_Task objective_: Go through the lines below. Copy those with "follow".

[Begin Records supplied]

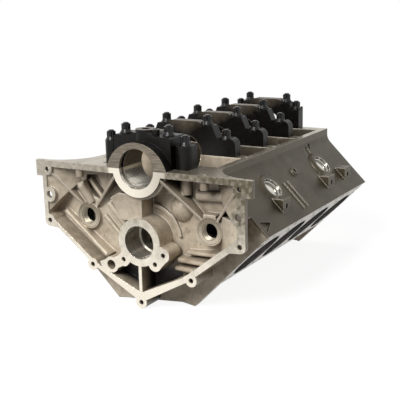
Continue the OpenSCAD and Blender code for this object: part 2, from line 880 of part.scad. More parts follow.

[End Records supplied]
[Begin Records supplied]

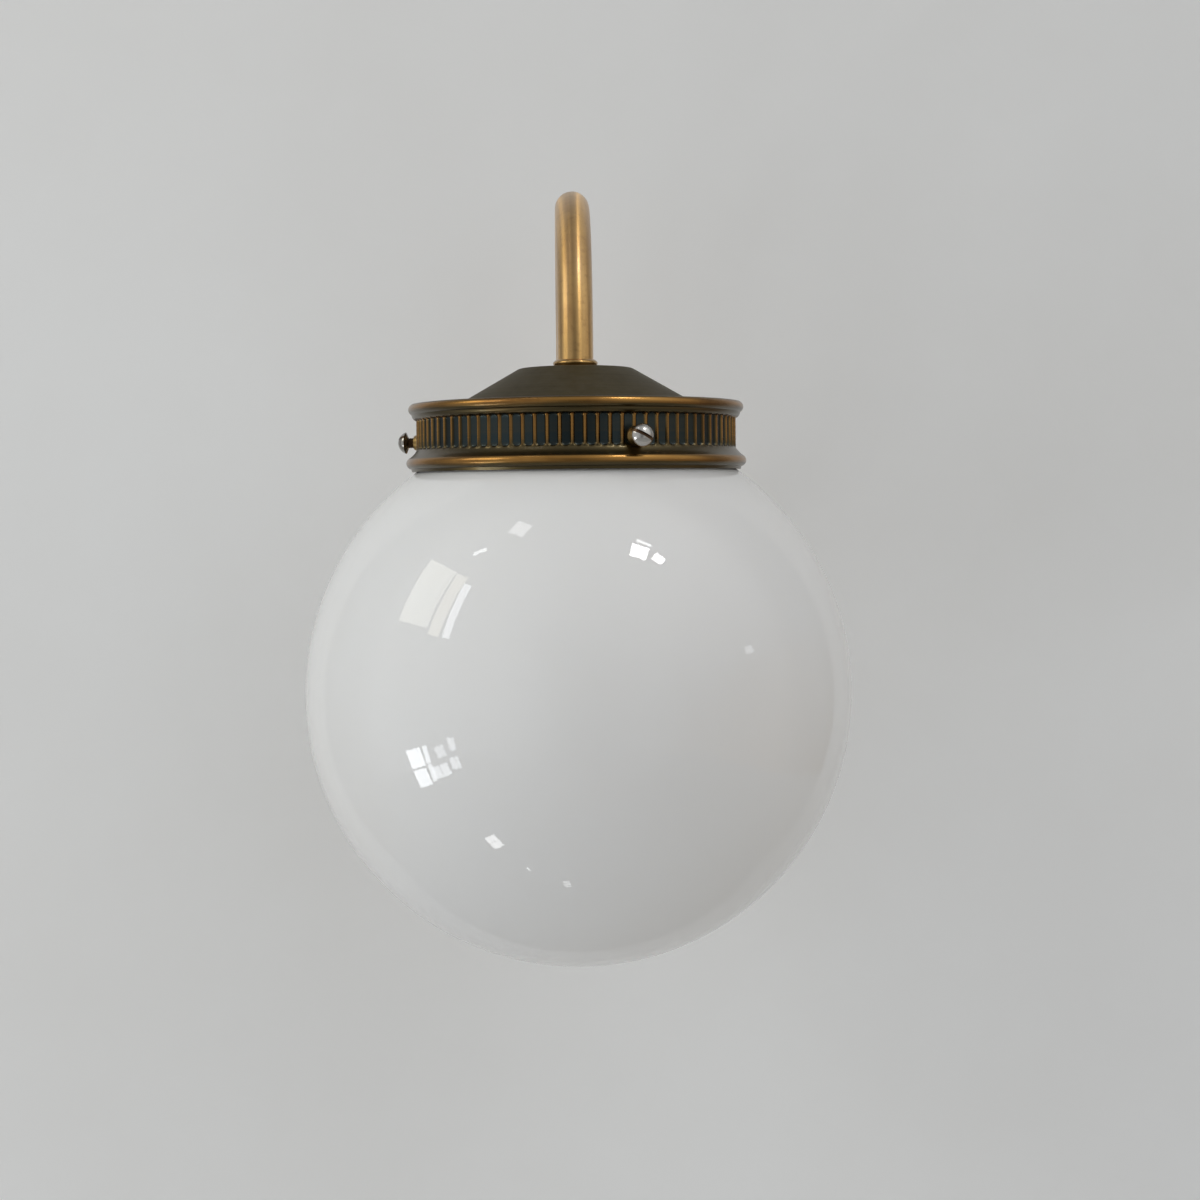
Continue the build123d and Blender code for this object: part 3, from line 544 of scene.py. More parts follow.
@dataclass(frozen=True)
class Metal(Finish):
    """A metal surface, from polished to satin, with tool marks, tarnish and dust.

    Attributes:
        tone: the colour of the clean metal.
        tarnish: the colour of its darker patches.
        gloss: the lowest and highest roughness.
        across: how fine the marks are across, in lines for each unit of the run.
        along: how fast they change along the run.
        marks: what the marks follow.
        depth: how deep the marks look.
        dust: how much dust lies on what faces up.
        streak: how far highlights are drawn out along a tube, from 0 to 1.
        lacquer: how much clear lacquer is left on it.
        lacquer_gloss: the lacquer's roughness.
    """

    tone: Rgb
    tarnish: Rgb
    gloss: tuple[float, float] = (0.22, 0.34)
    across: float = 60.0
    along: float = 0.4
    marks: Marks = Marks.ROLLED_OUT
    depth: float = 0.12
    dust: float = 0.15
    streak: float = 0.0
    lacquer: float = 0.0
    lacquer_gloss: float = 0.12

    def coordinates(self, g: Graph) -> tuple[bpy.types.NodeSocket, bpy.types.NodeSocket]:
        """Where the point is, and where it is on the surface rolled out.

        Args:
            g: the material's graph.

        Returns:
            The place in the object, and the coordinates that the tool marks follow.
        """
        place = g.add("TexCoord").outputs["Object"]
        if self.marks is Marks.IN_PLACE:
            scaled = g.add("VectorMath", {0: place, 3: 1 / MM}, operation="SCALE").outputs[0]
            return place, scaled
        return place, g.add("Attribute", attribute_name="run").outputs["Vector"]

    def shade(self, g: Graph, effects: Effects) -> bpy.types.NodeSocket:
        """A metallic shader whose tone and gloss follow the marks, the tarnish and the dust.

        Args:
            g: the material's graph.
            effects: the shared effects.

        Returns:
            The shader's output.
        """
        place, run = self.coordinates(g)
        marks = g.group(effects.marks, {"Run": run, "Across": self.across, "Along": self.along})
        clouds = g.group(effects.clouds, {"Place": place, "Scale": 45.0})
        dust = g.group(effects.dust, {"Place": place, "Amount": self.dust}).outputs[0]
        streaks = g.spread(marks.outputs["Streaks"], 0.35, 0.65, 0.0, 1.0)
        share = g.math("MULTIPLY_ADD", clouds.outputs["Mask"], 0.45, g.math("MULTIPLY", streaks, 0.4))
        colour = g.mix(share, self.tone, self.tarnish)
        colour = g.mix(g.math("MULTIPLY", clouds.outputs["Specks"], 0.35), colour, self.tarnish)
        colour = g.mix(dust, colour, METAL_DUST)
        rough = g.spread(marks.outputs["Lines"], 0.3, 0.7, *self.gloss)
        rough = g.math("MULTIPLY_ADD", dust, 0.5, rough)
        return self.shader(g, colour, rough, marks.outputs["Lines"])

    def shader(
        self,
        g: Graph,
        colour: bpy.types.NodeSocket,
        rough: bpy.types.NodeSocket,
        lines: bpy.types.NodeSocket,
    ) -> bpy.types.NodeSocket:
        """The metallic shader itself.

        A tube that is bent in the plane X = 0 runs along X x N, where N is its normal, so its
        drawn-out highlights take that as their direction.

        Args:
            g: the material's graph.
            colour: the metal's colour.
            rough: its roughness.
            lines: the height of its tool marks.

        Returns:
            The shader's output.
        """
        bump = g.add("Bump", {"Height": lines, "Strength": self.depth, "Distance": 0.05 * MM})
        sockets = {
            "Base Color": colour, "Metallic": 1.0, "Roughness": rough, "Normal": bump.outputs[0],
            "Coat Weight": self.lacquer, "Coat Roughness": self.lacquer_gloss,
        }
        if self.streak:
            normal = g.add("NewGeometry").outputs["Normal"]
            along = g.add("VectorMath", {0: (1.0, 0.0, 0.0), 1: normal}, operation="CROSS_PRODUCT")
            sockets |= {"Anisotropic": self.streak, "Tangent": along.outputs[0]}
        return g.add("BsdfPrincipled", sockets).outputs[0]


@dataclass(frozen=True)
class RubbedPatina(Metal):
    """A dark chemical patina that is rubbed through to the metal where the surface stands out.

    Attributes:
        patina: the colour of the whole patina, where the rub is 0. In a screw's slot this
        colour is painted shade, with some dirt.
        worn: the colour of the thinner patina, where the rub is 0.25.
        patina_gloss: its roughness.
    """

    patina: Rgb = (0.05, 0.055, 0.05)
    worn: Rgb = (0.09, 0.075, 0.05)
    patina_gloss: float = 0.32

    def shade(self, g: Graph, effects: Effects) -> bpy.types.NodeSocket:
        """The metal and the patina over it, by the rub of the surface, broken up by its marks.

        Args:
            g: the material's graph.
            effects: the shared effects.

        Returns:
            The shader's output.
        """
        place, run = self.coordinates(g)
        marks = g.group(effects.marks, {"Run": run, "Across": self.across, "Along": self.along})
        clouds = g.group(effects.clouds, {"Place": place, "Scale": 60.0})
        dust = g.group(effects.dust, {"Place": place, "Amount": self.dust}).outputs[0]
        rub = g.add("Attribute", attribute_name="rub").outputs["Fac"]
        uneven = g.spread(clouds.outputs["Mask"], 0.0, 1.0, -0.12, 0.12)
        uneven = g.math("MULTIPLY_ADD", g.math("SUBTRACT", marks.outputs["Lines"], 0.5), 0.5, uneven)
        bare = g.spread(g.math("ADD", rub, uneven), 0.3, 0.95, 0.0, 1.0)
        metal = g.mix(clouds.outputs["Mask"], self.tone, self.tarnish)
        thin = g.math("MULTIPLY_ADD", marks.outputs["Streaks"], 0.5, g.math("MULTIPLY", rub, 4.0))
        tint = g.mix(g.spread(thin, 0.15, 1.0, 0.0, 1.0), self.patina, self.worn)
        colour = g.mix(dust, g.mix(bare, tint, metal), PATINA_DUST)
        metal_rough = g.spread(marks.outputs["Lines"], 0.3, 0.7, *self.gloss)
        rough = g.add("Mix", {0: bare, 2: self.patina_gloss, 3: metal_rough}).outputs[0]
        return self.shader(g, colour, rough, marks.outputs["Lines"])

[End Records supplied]

_Answer to this exercise_:
Continue the OpenSCAD and Blender code for this object: part 2, from line 880 of part.scad. More parts follow.
Continue the build123d and Blender code for this object: part 3, from line 544 of scene.py. More parts follow.
        marks: what the marks follow.
            The place in the object, and the coordinates that the tool marks follow.
        """A metallic shader whose tone and gloss follow the marks, the tarnish and the dust.